Auch die Invalidenversicherung muss in unklaren Fällen Kosten vorschiessen.

Es gibt Fälle, in denen klar ist, dass ein Versicherter oder eine Versicherte Anspruch auf Leistungen der Sozialversicherung hat, aber noch nicht klar ist, welche Sozialversicherung leisten muss. Art. 70 des Allgemeinen Teils des Sozialversicherungsrechts (ATSG) regelt in solchen Fällen die Vorleistungspflicht. Eine ebensolche ist in diesem Gesetzesartikel aber nur in umstrittenen Fällen der Kranken-, Arbeitslosen-, und Unfallversicherung, sowie der beruflichen Vorsorge nach BVG, geregelt. In der Aufzählung im Gesetz fehlt die Invalidenversicherung. Hatte dies der Gesetzgeber so gewollt, oder handelt es sich um eine «planwidrige Gesetzeslücke»?

Was gilt in Fällen, in denen eine Leistung sowohl der Unfallversicherung als auch der Invalidenversicherung in Betracht fällt? Muss die Versicherte – unter Umständen sehr hohe – Kosten selbst vorschiessen, bzw. bleibt ihr gar der benötigte elektrische Rollstuhlantrieb und damit ihre Mobilität verwehrt, falls sie diese Kosten nicht aufbringen kann?
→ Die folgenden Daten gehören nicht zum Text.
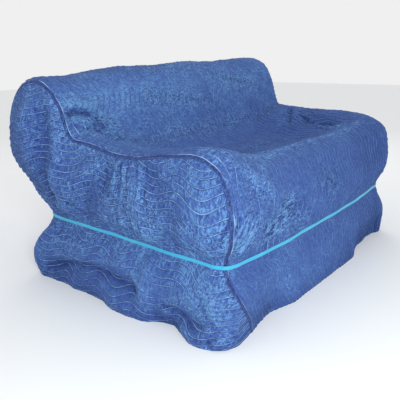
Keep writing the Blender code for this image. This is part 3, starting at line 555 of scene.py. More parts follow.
    def tilted(self, points: Points) -> Points:
        """The points with the cloth round the cover's middle lowered or lifted, as the band slopes."""
        across = (points[..., 0] / self.half_width + 1) / 2
        rise = self.tilt_low + self.tilt_rear * points[..., 1] + self.tilt_right * across
        height = points[..., 2]
        fade = smooth_step(self.tilt_top - height, 0.0, self.tilt_fade)
        moved = points.copy()
        moved[..., 2] += rise * fade * smooth_step(height, 0.0, BAND_LOW)
        return moved


# The cloth's fine surface


@dataclass(frozen=True)
class Quilting:
    """Wavy lines of stitching over a thin padding, which puffs up between them."""

    pitch: float = 0.0312
    wave_length: float = 0.230
    wave_height: float = 0.0165
    steps_per_line: int = 4
    near_line: float = 0.19
    puff: float = 0.0026
    puff_power: float = 0.60
    sink: float = 0.0008
    pucker: float = 0.0008
    pucker_least: float = 0.35
    pucker_shift: float = 2.4
    pucker_lengths: tuple[float, ...] = (0.0232, 0.0325, 0.047)

    def wave(self, along: Points, start: float) -> Points:
        """How far the lines swing sideways at a place along them."""
        return self.wave_height * np.sin(2 * math.pi * along / self.wave_length + start)

    def phase(self, along: Points, across: Points, start: float) -> Points:
        """The count of lines passed on the way across; it is whole on a line."""
        return (across + self.wave(along, start)) / self.pitch

    def columns(self, count: int) -> Points:
        """Counts of lines passed at a row of mesh columns, which crowd towards the lines."""
        step = np.arange(count + 1) % self.steps_per_line
        inside = np.array([0.0, self.near_line, 0.5, 1 - self.near_line])
        return np.arange(count + 1) // self.steps_per_line + inside[step]

    def relief(self, along: Points, phase: Points, crush: Points) -> Points:
        """Height of the padding between its lines, with short puckers square to them where it is crushed."""
        puffed = np.abs(np.sin(math.pi * phase)) ** self.puff_power
        channel = np.floor(phase)
        ripple = np.zeros_like(phase)
        for order, length in enumerate(self.pucker_lengths, 2):
            ripple += np.sin(2 * math.pi * along / length + self.pucker_shift * order * channel)
        strength = self.pucker_least + (1 - self.pucker_least) * crush
        return self.puff * puffed - self.sink + self.pucker * strength * ripple * puffed


@dataclass(frozen=True)
class Drape:
    """How the cloth hangs on its base form: folds, creases, gathers at the band and a soft unevenness."""

    fold_calm: Pair = (0.012, 0.075)
    fold_band: float = 0.030
    crease_calm: Pair = (0.010, 0.030)
    crease_band: Pair = (0.012, 0.035)
    relief_calm: Pair = (0.0095, 0.019)
    relief_band: Pair = (0.010, 0.024)
    gather_height: float = 0.0042
    gather_reach: float = 0.075
    gather_band: Pair = (0.009, 0.026)
    gather_lengths: tuple[float, ...] = (0.034, 0.047, 0.081)
    gather_drift: Triple = (1.7, 2.2, 5.1)
    tug_height: float = 0.0022
    tug_length: float = 0.037
    tug_drift: Pair = (1.3, 9.0)
    tug_calm: Pair = (0.0085, 0.017)
    tug_middle: float = 0.020
    tug_width: float = 0.016
    hem_level: float = 0.03
    uneven_height: float = 0.0026
    uneven_waves: int = 14
    uneven_seed: int = 11
    uneven_lengths: Pair = (0.09, 0.34)
    uneven_band: Pair = (0.01, 0.05)
    crease_gain: float = 1.5
    crush_long: float = 0.42
    crush_side: float = 0.85
    crush_reach: float = 0.050
    shade_fine: float = 0.012
    shade_large: float = 0.040

    @staticmethod
    def creases(points: Points, table: tuple[Crease, ...]) -> Points:
        """Height of a table of creases over the points."""
        total = np.zeros(points.shape[:-1])
        for crease in table:
            near = distance_to(points, np.array(crease.path))
            total += crease.height * bell(near, 0.0, crease.width)
        return total

    @staticmethod
    def patch_shading(points: Points) -> tuple[Points, Points]:
        """Painted light and shade from the patches and towards the hem, and how much smoother the cloth lies.
        """
        painted_shading = -HEM_SHADE * (1 - smooth_step(points[..., 2], 0.0, HEM_SHADE_HEIGHT))
        smooth = np.zeros(points.shape[:-1])
        for patch in SHADE_PATCHES:
            away = ((points - np.array(patch.centre)) / np.array(patch.reach)) ** 2
            share = np.exp(-away.sum(axis=-1))
            painted_shading += patch.amount * share
            smooth += patch.smooth * share
        return painted_shading, smooth

    def uneven(self, points: Points) -> Points:
        """A gentle unevenness from a few seeded waves in space."""
        chance = np.random.default_rng(self.uneven_seed)
        total = np.zeros(points.shape[:-1])
        for _ in range(self.uneven_waves):
            direction = unit(chance.normal(size=3))
            length = chance.uniform(*self.uneven_lengths)
            total += np.sin(points @ direction * 2 * math.pi / length + chance.uniform(0, 2 * math.pi))
        return self.uneven_height * total / math.sqrt(self.uneven_waves)

    def gathers(self, around: Points, height: Points) -> Points:
        """Short upright folds above and below the band."""
        away = np.abs(height - BAND_MIDDLE)
        reach = smooth_step(away, *self.gather_band) * bell(away, 0.0, self.gather_reach)
        shift, drift, rate = self.gather_drift
        total = np.zeros_like(around)
        for order, length in enumerate(self.gather_lengths, 1):
            bent = shift * order + drift * np.sin(around * rate * order)
            total += np.sin(2 * math.pi * around / length + bent)
        return self.gather_height * reach * total / len(self.gather_lengths)

    def tug(self, place: Points, calm: Points) -> Points:
        """Short puckers beside a seam, from places along it and distances from it."""
        drift, rate = self.tug_drift
        ripple = np.sin(2 * math.pi * place / self.tug_length + drift * np.sin(rate * place))
        ripple *= smooth_step(calm, *self.tug_calm) * bell(calm, self.tug_middle, self.tug_width)
        return self.tug_height * ripple


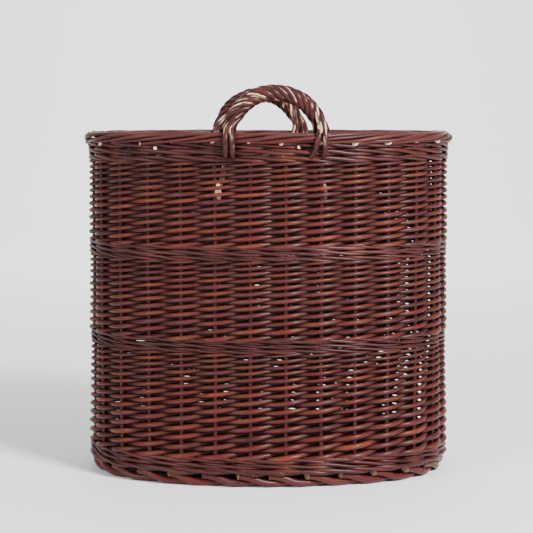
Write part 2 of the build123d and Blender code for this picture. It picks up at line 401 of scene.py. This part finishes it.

Eine 54-jährige Versicherte ist wegen zweier Unfälle zur Fortbewegung auf den Rollstuhl angewiesen. Wegen unfallbedingter Schulterbeschwerden benötigt sie zusätzlich ein elektrisches Zuggerät für den Rollstuhl («Swiss-Trac»). Die Unfallversicherung lehnte die Zahlung ab: Der Zusammenhang der Schulterbeschwerden mit den Unfällen sei fraglich («fragliche Unfallkausalität»); die Krankenkasse sei vorleistungspflichtig. Eine entsprechende Verfügung hat die Unfallversicherung jedoch noch nicht erlassen. Auch die Krankenkasse verneinte ihre Vorleistungspflicht: Das Rollstuhlzuggerät sei keine Leistung der obligatorischen Krankenversicherung. Rollstühle und Elektroantriebe für Rollstühle seien nicht in der Liste für Mittel und Gegenstände (MiGeL), die von der obligatorischen Krankenversicherung übernommen würden, enthalten.  Die Invalidenversicherung (IV) wiederum machte geltend, sie sei überhaupt nicht vorleistungspflichtig, weil sie in Art. 70 Abs. 2 ATSG nicht erwähnt sei. Die IV müsse erst dann allenfalls leisten, wenn definitiv feststehe, dass die Unfallversicherung nicht leistungspflichtig sei.

Jede für das Hilfsmittel in Frage kommende Sozialversicherung verwies auf die (vorläufige oder definitive) Leistungspflicht einer anderen. Die Versicherte fiel «zwischen Stuhl und Bank» und sollte angeblich die Kosten für das sehr teure Gerät selbst vorschiessen. Genau dies sollte doch eigentlich die Regelung der Vorleistungspflichten in Art. 70 Abs. 2 ATSG vermeiden.

Obwohl es solche Fälle immer wieder gegeben haben dürfte, hatte das Bundesgericht über diese Frage bisher nicht entschieden. Die Lehrmeinungen waren sich nicht einig.

Die Versicherte – weder anwaltlich noch durch eine Behindertenorganisation vertreten! – kämpfte bis vor Bundesgericht und erhielt Recht. «Die Vorleistungspflicht bezweckt, die versicherte Person vor Nachteilen zu bewahren», schreibt das Bundesgericht. Es beleuchtet – in Befolgung eines «pragmatischen Methodenpluralismus», wie es schreibt – mehrere Elemente der Gesetzesauslegung und kommt zum Schluss, «dass der Gesetzgeber an die hier gegebene Situation nicht gedacht hat […]». Demnach bestehe eine durch «Richterrecht» auszufüllende Lücke. Eine Vorleistungspflicht der IV falle nicht von vorneherein ausser Betracht. Die Sache sei an die IV-Stelle zurückzuweisen, welche «unverzüglich» den Eintritt des Versicherungsfalls zu prüfen und zu verfügen habe.